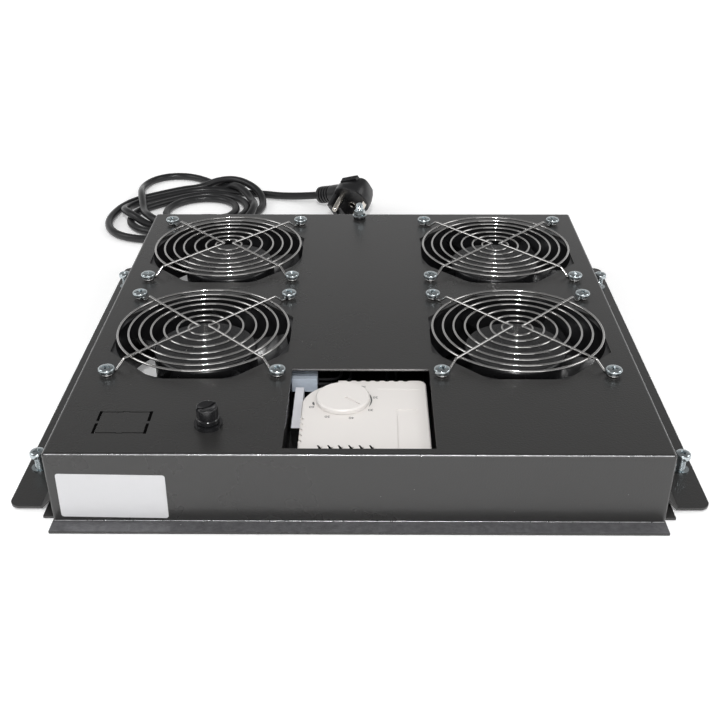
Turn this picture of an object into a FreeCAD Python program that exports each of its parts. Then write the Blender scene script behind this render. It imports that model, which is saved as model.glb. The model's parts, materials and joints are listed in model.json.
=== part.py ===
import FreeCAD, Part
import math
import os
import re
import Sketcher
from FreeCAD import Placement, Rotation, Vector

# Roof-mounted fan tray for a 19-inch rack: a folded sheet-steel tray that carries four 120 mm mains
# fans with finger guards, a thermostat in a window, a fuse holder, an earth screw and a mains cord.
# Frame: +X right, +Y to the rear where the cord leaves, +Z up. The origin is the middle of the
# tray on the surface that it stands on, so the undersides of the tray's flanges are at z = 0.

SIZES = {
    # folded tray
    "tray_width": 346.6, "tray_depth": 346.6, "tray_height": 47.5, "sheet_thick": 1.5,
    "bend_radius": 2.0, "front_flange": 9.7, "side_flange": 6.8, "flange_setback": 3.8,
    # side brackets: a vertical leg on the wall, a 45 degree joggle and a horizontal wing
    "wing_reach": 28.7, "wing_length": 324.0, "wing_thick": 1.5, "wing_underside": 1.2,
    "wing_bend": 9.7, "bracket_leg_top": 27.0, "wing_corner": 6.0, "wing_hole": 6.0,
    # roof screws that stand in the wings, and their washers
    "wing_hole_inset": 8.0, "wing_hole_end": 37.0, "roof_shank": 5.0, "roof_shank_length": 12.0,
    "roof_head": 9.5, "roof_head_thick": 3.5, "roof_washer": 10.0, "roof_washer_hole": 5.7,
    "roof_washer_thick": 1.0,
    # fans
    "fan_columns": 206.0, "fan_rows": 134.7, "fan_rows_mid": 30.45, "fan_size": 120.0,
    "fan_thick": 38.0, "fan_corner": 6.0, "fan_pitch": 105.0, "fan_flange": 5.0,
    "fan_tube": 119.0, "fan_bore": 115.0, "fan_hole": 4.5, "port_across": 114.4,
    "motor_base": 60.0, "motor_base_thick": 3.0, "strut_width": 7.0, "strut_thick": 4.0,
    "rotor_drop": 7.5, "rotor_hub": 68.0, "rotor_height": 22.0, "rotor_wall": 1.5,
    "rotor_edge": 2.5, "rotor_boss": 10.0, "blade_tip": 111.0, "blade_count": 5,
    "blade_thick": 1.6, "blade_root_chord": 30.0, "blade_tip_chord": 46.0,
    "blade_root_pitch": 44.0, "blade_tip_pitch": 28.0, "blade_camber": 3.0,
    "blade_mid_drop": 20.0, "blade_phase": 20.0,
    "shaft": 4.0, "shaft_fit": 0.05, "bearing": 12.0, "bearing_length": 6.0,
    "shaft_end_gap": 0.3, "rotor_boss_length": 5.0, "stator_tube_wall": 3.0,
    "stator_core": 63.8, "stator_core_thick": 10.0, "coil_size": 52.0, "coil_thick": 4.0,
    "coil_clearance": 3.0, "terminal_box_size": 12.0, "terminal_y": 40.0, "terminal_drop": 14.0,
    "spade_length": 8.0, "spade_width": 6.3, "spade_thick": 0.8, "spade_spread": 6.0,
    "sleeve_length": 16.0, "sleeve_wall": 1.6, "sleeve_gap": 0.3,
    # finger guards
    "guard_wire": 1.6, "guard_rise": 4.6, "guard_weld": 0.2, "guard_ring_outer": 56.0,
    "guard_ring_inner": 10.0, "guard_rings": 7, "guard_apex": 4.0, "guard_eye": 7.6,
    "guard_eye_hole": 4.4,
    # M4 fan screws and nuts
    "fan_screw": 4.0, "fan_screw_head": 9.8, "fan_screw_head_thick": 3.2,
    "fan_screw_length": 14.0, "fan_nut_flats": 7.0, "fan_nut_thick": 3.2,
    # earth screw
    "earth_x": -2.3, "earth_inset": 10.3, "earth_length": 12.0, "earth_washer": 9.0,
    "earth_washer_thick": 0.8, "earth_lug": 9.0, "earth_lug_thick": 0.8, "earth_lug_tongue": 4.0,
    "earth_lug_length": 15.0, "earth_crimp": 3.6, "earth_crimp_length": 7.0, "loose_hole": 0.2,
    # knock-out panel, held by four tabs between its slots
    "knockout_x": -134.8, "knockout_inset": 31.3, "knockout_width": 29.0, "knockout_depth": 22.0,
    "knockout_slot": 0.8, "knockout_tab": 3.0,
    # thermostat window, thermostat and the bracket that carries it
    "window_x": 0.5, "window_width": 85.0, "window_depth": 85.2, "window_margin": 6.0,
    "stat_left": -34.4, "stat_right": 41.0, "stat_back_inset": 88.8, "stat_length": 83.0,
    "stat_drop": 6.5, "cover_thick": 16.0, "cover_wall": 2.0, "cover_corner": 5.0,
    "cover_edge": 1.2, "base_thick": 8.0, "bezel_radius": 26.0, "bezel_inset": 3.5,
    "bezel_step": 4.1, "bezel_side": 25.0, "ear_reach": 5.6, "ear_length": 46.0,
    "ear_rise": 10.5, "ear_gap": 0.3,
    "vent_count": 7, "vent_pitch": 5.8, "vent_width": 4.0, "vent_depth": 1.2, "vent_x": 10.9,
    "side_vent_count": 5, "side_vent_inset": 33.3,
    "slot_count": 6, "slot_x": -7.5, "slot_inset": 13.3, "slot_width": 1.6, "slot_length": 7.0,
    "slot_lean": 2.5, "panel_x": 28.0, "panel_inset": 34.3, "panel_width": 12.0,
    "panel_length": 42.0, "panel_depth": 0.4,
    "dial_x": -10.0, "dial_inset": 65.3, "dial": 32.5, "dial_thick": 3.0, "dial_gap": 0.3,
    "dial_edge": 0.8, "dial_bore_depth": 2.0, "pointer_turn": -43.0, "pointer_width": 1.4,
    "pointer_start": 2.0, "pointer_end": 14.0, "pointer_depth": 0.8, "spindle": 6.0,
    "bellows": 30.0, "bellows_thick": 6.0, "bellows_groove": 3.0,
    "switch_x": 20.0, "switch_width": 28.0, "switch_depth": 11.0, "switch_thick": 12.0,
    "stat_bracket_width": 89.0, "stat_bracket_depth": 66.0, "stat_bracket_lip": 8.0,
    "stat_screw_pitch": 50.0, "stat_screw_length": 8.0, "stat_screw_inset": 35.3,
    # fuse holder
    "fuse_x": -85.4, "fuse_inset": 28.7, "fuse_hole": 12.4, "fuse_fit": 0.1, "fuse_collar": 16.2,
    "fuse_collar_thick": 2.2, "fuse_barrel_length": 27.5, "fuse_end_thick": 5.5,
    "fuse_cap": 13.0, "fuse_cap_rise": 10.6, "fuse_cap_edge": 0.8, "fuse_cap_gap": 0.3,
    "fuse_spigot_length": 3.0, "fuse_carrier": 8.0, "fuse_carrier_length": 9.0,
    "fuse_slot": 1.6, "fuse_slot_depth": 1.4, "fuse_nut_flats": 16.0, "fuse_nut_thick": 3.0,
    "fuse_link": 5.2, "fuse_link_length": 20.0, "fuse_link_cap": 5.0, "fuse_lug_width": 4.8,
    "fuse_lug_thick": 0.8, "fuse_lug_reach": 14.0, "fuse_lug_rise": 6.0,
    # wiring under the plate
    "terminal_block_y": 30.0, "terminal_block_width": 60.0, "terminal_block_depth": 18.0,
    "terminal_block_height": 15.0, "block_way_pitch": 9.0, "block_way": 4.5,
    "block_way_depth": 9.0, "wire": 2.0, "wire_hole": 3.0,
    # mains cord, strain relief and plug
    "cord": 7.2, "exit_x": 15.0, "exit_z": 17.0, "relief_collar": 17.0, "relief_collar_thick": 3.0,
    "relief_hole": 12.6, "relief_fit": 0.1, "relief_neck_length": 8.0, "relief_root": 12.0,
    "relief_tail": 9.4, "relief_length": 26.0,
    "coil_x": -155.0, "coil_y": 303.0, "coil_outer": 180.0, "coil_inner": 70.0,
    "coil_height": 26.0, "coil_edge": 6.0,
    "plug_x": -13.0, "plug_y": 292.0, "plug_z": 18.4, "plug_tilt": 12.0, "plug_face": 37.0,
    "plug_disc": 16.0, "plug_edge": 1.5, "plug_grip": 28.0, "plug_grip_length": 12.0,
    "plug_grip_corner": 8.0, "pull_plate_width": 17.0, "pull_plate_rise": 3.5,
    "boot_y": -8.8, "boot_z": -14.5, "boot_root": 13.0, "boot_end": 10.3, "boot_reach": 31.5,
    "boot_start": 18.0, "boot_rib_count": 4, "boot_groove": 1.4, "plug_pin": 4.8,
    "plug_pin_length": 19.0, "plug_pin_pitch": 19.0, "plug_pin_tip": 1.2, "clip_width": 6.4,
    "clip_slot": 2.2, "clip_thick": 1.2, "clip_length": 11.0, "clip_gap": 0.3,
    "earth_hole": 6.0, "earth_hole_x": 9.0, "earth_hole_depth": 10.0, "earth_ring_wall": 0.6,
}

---

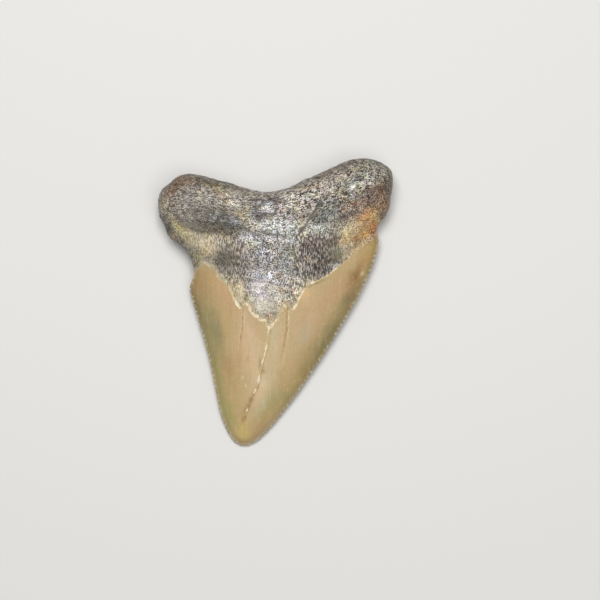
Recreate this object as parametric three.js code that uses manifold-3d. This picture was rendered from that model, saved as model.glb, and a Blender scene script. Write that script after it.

* * *

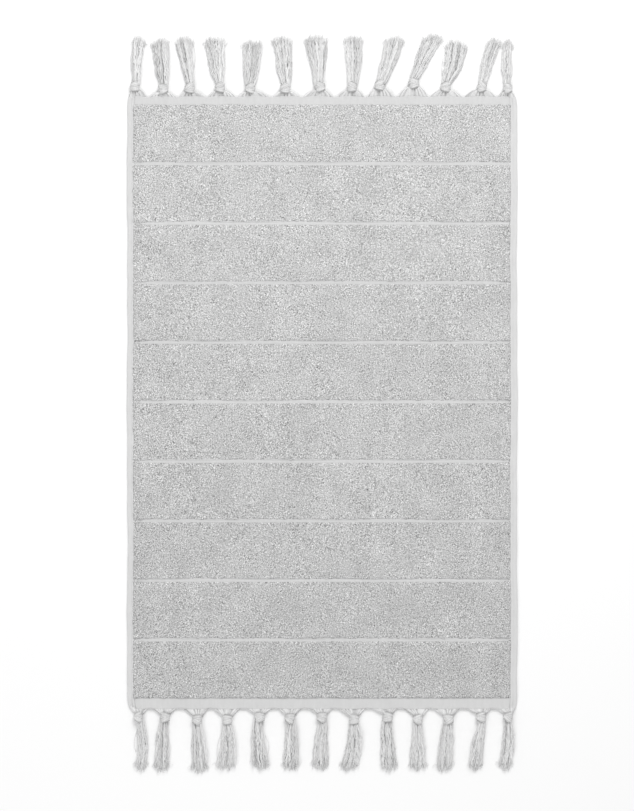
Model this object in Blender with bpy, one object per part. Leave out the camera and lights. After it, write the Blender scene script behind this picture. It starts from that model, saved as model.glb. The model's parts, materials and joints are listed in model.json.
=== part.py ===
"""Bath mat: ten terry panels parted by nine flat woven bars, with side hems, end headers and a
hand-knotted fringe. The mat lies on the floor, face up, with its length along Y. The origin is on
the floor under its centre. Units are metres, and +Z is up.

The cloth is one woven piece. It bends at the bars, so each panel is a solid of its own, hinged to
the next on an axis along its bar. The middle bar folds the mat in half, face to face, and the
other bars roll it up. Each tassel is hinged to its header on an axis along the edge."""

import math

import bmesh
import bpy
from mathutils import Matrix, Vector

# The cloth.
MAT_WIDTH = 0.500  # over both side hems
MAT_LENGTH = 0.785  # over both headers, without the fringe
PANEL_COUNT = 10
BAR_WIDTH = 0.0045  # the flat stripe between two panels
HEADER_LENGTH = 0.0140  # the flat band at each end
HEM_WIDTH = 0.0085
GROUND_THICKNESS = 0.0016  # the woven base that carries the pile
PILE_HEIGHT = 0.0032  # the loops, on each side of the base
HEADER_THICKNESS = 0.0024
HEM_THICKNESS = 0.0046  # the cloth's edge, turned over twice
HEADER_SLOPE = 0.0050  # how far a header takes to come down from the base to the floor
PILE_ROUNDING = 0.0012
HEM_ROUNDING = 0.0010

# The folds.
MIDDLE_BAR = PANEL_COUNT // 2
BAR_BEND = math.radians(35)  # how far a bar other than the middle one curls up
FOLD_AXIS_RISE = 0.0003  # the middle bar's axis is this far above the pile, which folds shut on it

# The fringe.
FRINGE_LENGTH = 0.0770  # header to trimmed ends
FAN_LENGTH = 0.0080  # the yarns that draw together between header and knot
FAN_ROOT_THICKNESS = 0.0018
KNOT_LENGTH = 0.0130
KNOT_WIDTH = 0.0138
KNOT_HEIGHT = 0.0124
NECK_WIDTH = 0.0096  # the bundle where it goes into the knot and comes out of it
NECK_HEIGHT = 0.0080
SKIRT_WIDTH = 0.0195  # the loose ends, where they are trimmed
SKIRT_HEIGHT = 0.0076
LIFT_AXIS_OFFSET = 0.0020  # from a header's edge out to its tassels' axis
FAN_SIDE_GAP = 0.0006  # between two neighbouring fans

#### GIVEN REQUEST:
Work out how many lines in the records above contain the word "parts", and give only that number.

#### TASK ANSWER:
2